Thursday, February 18, 2010

365 days of aRt. DAY THIRTY.



don't be afraid of a little extra weight
there's beauty in expansion


The two of us are in our late twenties, and we have finally reached the point in our lives where we are content in our own skin. These bodies have birthed two babies; They've danced and have made love and have climbed mountains. There is no part of us that doesn't fit. We are whole. Sure, we've both been subjects of Cooley's Looking Glass Self. Adolescence was tough -- self conscious doubts ran as deep as our veins. And sometimes, yes, we may need another lesson or two in self actualization.
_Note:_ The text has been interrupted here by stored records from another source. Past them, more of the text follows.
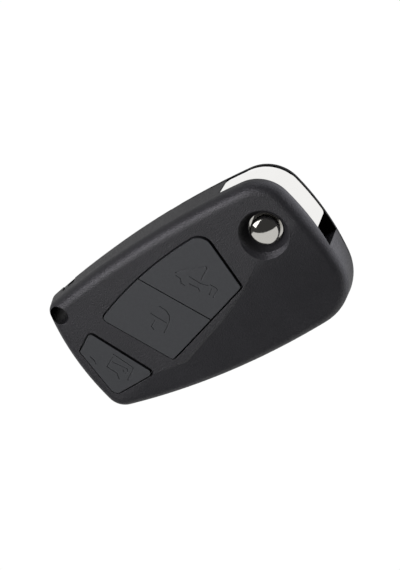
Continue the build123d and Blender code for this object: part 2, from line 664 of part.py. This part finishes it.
def cell_holder():
    """Moulded ring round the cell, open at both ends of its contacts."""
    inner = CELL_R + HOLDER_GAP
    ring = rod(inner + HOLDER_WALL, FLOOR, FLOOR + HOLDER_HEIGHT, CELL_PLACE)
    ring -= rod(inner, 0, TOP, CELL_PLACE)
    half = CONTACT_WIDTH / 2 + 2 * HOLDER_GAP
    y = CELL_PLACE[1]
    return ring - block(-FAR, FAR, y - half, y + half, 0, TOP)


def cell_contact(side, low):
    """Sprung strip on one face of the cell, with a leg up to the board."""
    x, y = CELL_PLACE
    half = CONTACT_WIDTH / 2
    end = x + side * (CELL_R + HOLDER_GAP + HOLDER_WALL + CONTACT_LEG_GAP)
    near, far = sorted((x - side * half, end))
    spring = block(near, far, y - half, y + half, low, low + CONTACT_THICK)
    leg_low, leg_high = sorted((end, end - side * CONTACT_THICK))
    return spring + block(leg_low, leg_high, y - half, y + half, low, BOARD_BOTTOM)


def transponder_chip():
    """Immobiliser chip with bevelled ends, on the back shell's floor."""
    x, y = TRANSPONDER_PLACE
    length, width, height = TRANSPONDER_SIZE
    body = block(x - length / 2, x + length / 2, y - width / 2, y + width / 2, FLOOR, FLOOR + height)
    return chamfer(body.edges().filter_by(Axis.Y).group_by(Axis.Z)[-1], TRANSPONDER_BEVEL)


def case_screws():
    """Screws from the back into the front shell's posts."""
    screws = Part()
    for place in SCREW_PLACES:
        head = rod(SCREW_HEAD_R, SCREW_SINK, SCREW_SINK + SCREW_HEAD, place)
        screw = head + rod(SCREW_R, SCREW_SINK, SCREW_TOP, place)
        screws += screw - Pos(*place, SCREW_SINK) * Box(*SCREW_SLOT)
    return screws


def all_pieces():
    """Every piece by its node name."""
    pieces = {
        "front_shell": front_shell(),
        "rear_shell": rear_shell(),
        "blade_head": blade_head(),
        "key_blade": key_blade(),
        "blade_pin": blade_pin(),
        "release_button": release_button(),
        "lock_ring": lock_ring(),
        "flip_spring": flip_spring(),
        "inner_frame": inner_frame(),
        "circuit_board": circuit_board(),
        "key_mat": key_mat(),
        "radio_chip": chip(CHIP_SIZE, CHIP_PLACE, BOARD_BOTTOM),
        "crystal_can": chip(CRYSTAL_SIZE, CRYSTAL_PLACE, BOARD_BOTTOM),
        "coin_cell": coin_cell(),
        "cell_holder": cell_holder(),
        "contact_negative": cell_contact(1, FLOOR),
        "contact_positive": cell_contact(-1, CELL_TOP),
        "transponder_chip": transponder_chip(),
        "case_screws": case_screws(),
    }
    pieces.update(keys())
    for name, place in SWITCH_PLACES.items():
        pieces[f"{name}_switch"] = key_switch(place)
    return pieces


def main():
    """Write each piece to its own file."""
    os.makedirs("parts", exist_ok=True)
    for name, piece in all_pieces().items():
        export_step(Pos(-CENTRE.X, -CENTRE.Y, 0) * piece, f"parts/{name}.step")


if __name__ == "__main__":
    main()
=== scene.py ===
"""Looks of a folding key fob shell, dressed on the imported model.

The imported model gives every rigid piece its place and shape. This file gives each piece its finish, cuts
the pictograms into the rubber keys, and sets up the studio. Lengths are in millimetres where a name ends
in _mm, and in metres elsewhere, in the model's own frame: +X to the wide head end, +Y to the side where
the blade folds in, +Z out of the face.
"""

import logging
import math
from dataclasses import dataclass
from enum import Enum
from typing import Any, Sequence

import bmesh
import bpy
from mathutils import Matrix, Vector
from mathutils.bvhtree import BVHTree

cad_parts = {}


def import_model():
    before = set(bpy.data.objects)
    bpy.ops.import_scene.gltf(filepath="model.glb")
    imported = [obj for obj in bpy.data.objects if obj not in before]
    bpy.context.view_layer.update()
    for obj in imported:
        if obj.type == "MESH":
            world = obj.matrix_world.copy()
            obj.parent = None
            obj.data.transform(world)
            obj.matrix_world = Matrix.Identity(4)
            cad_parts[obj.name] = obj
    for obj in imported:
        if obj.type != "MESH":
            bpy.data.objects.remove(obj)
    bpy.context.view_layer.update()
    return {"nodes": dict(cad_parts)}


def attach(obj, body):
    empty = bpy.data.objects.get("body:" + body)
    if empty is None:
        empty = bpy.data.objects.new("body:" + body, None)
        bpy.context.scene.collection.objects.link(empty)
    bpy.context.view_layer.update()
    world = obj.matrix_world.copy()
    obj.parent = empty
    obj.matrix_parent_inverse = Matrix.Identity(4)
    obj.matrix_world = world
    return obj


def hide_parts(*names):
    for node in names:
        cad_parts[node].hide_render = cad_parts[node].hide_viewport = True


LOG = logging.getLogger("key fob")
MM = 0.001
NOISE_LOW, NOISE_HIGH = 0.3, 0.7    # a noise texture's values lie mostly between these
EDGE_SAMPLES = 6                    # rays that find a piece's edges, to round them

Colour = tuple[float, float, float, float]
Point = tuple[float, float]
Stroke = tuple[Point, ...]
Nodes = dict[str, bpy.types.Object]
Sockets = dict[str | int, Any]


def linear(hex_colour: str) -> Colour:
    """Turn an sRGB hex colour into linear values.

    Args:
        hex_colour: Six hex digits.

    Returns:
        Linear red, green, blue and an alpha of one.
    """
    parts = [int(hex_colour[i:i + 2], 16) / 255 for i in (0, 2, 4)]
    r, g, b = (p / 12.92 if p <= 0.04045 else ((p + 0.055) / 1.055) ** 2.4 for p in parts)
    return (r, g, b, 1.0)


def add_node(tree: bpy.types.NodeTree, kind: str, links: Sockets | None = None,
             values: Sockets | None = None, **settings: Any) -> bpy.types.Node:
    """Add a shader node with its settings, socket values and incoming links.

    Args:
        tree: Node tree to add to.
        kind: Blender's type name of the node.
        links: Output sockets by the name or number of the input that they feed.
        values: Constants by the name or number of their input.
        settings: The node's own properties.

    Returns:
        The new node.
    """
    node = tree.nodes.new(kind)
    for name, value in settings.items():
        setattr(node, name, value)
    for name, value in (values or {}).items():
        node.inputs[name].default_value = value
    for name, socket in (links or {}).items():
        tree.links.new(socket, node.inputs[name])
    return node


def new_material(name: str) -> tuple[bpy.types.Material, bpy.types.NodeTree, bpy.types.Node]:
    """Start a material with an empty node tree.

    Args:
        name: The material's name.

    Returns:
        The material, its tree and its output node.
    """
    material = bpy.data.materials.new(name)
    material.use_nodes = True
    material.node_tree.nodes.clear()
    output = add_node(material.node_tree, "ShaderNodeOutputMaterial")
    return material, material.node_tree, output


def blend_colours(tree: bpy.types.NodeTree, factor: bpy.types.NodeSocket, low: Colour, high: Colour,
                  start: float = NOISE_LOW, end: float = NOISE_HIGH) -> bpy.types.NodeSocket:
    """Go from one colour to another as a factor rises.

    Args:
        tree: Node tree to add to.
        factor: Socket that drives it.
        low: Colour up to start.
        high: Colour from end.
        start: Where the change starts.
        end: Where it ends.

    Returns:
        The colour output.
    """
    share = add_node(tree, "ShaderNodeMapRange", {"Value": factor}, {"From Min": start, "From Max": end})
    mix = add_node(tree, "ShaderNodeMix", {0: share.outputs["Result"]}, data_type="RGBA")
    mix.inputs[6].default_value, mix.inputs[7].default_value = low, high
    return mix.outputs[2]


def times(colour: Colour, factor: float) -> Colour:
    """Scale a colour's brightness."""
    return (colour[0] * factor, colour[1] * factor, colour[2] * factor, 1.0)


def show(name: str, data: bpy.types.ID) -> bpy.types.Object:
    """Add an object to the scene.

    Args:
        name: Its name.
        data: Its mesh, light or camera.

    Returns:
        The new object.
    """
    thing = bpy.data.objects.new(name, data)
    bpy.context.scene.collection.objects.link(thing)
    return thing


class Relief(Enum):
    """How a mould's face, and so the plastic's, was made."""

    SPARK_ERODED = "spark eroded"
    GROUND = "ground"


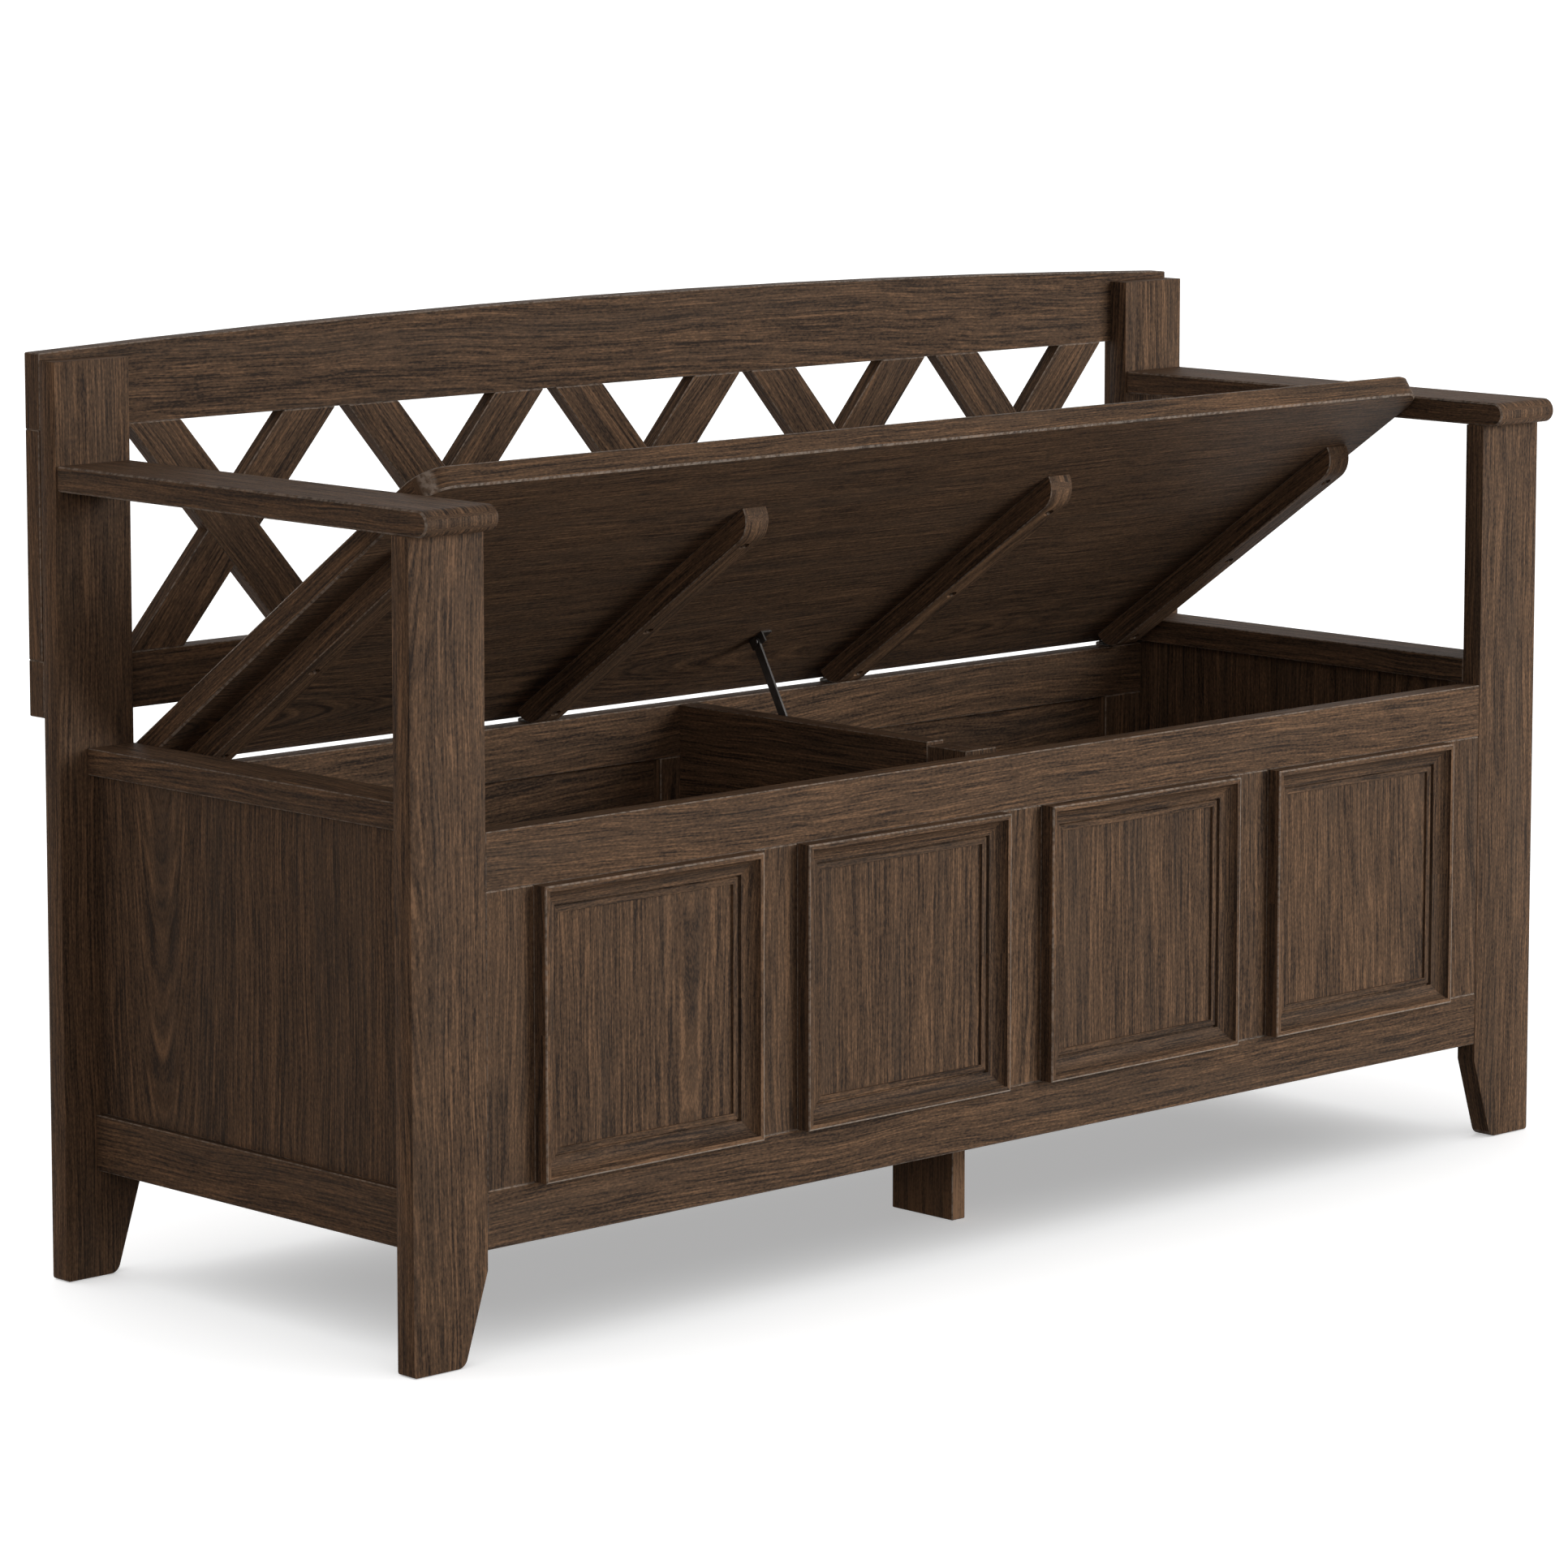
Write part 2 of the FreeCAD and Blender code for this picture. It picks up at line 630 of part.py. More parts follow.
# Divider, with two posts at its front end, and the leg below it
keep(add_board("divider_panel", (divider_left, divider_stile_back, floor_top),
               (divider_right, rear_box_front, size["box_top"] - size["divider_drop"])), "divider_panel")
post_top = size["box_top"] - size["post_drop"]
post_left = add_board("divider_stile", (divider_left, divider_front, floor_top),
                      (divider_right, divider_stile_back, post_top))
post_right = add_board("divider_post", (divider_right, divider_front, floor_top),
                       (divider_right + size["divider_post_thick"], divider_stile_back, post_top))
compound("divider_posts", [post_left, post_right])

centre_leg_front = box_front + size["centre_leg_setback"]
keep(add_board("centre_leg", (divider_right, centre_leg_front, zero),
               (divider_right + size["centre_leg_thick"], centre_leg_front + size["centre_leg_width"],
                floor_underside)), "centre_leg")

# Back frame, behind the rear legs: an arched top rail, a bottom rail and two stiles
back_front = rear_leg_back
keep(add_board("back_bottom_rail", (-leg_outer, back_front, back_underside),
               (leg_outer, back_front + board, lattice_bottom)), "back_bottom_rail")

top_rail = doc.addObject("PartDesign::Body", "back_top_rail")
end_height = size["top_rail_end"]
arch_rise = size["top_rail_rise"]
arch_radius = (leg_outer * leg_outer + arch_rise * arch_rise) / (2 * arch_rise)
arch = [
    (-leg_outer, zero),
    (leg_outer, zero),
    (leg_outer, end_height, arch_radius),
    (-leg_outer, end_height),
]
add_pad(top_rail, "XZ_Plane", zero, board, arch)
add_ease(top_rail, size["edge_ease"])
place(top_rail, zero, back_front, lattice_top)
keep(top_rail, "back_top_rail")

for word, side in SIDES:
    start, end = across(side, zero, size["back_stile_width"])
    low = (start, back_front + size["back_stile_setback"], lattice_bottom)
    keep(add_board(f"back_stile_{word}", low, (end, back_front + board, lattice_top)),
         f"back_stile_{word}")

# Lattice: slats that rise and fall between the rails, half lapped where they cross
outer_crossing = leg_outer - size["back_stile_width"] - size["crossing_inset"]
crossing_pitch = 2 * outer_crossing / (CROSSINGS - 1)
slat_reach = (crossing_pitch - size["slat_gap"]) / 2
half_lattice = size["lattice_height"] / 2
corner_distance = square_root(slat_reach * slat_reach + half_lattice * half_lattice)
slat_angle = arc_tangent(half_lattice, slat_reach) + arc_sine(size["slat_width"] / 2 / corner_distance)
slat_half = size["slat_width"] / 2 / sine(slat_angle)
slat_run = slat_reach - slat_half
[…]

But the fact that we've come as far as leaving the insecurities in the past and acknowledging that our bodies are more than surface beauty, well that says a lot. I myself, remember the exact moment that Cooley's theory went to heck. I was gloved up, gowned up; It was my first day on the job, in the basement of the Pathology lab. I was an arm-length deep in an autopsy, extracting organs and vitreous fluid and all kinds of body what-have-you's. The superficial layers were being stripped and it struck me, hard -- how short life is; how much time I waste being critical of my own body; how thin the external layer really is; how easily the scalpel can separate the body from the being. To keep from being too gruesome -- I'll stop, and say that it was an intense moment for me. I begged for the minutes to move faster on the clock that day. I never did go back to sign my W4's.
I can't tell you I'm perfect. I have scars and bruises, stretch marks and that dreaded cellulite. My skin is changing faster then I ever thought it would in my twenties. And, I still get acne breakouts when I'm stressed. But it doesn't matter. I've come to know myself better in this body -- each little imperfection reminding me how glorious life has been. I'm healthy. And I'm ALIVE.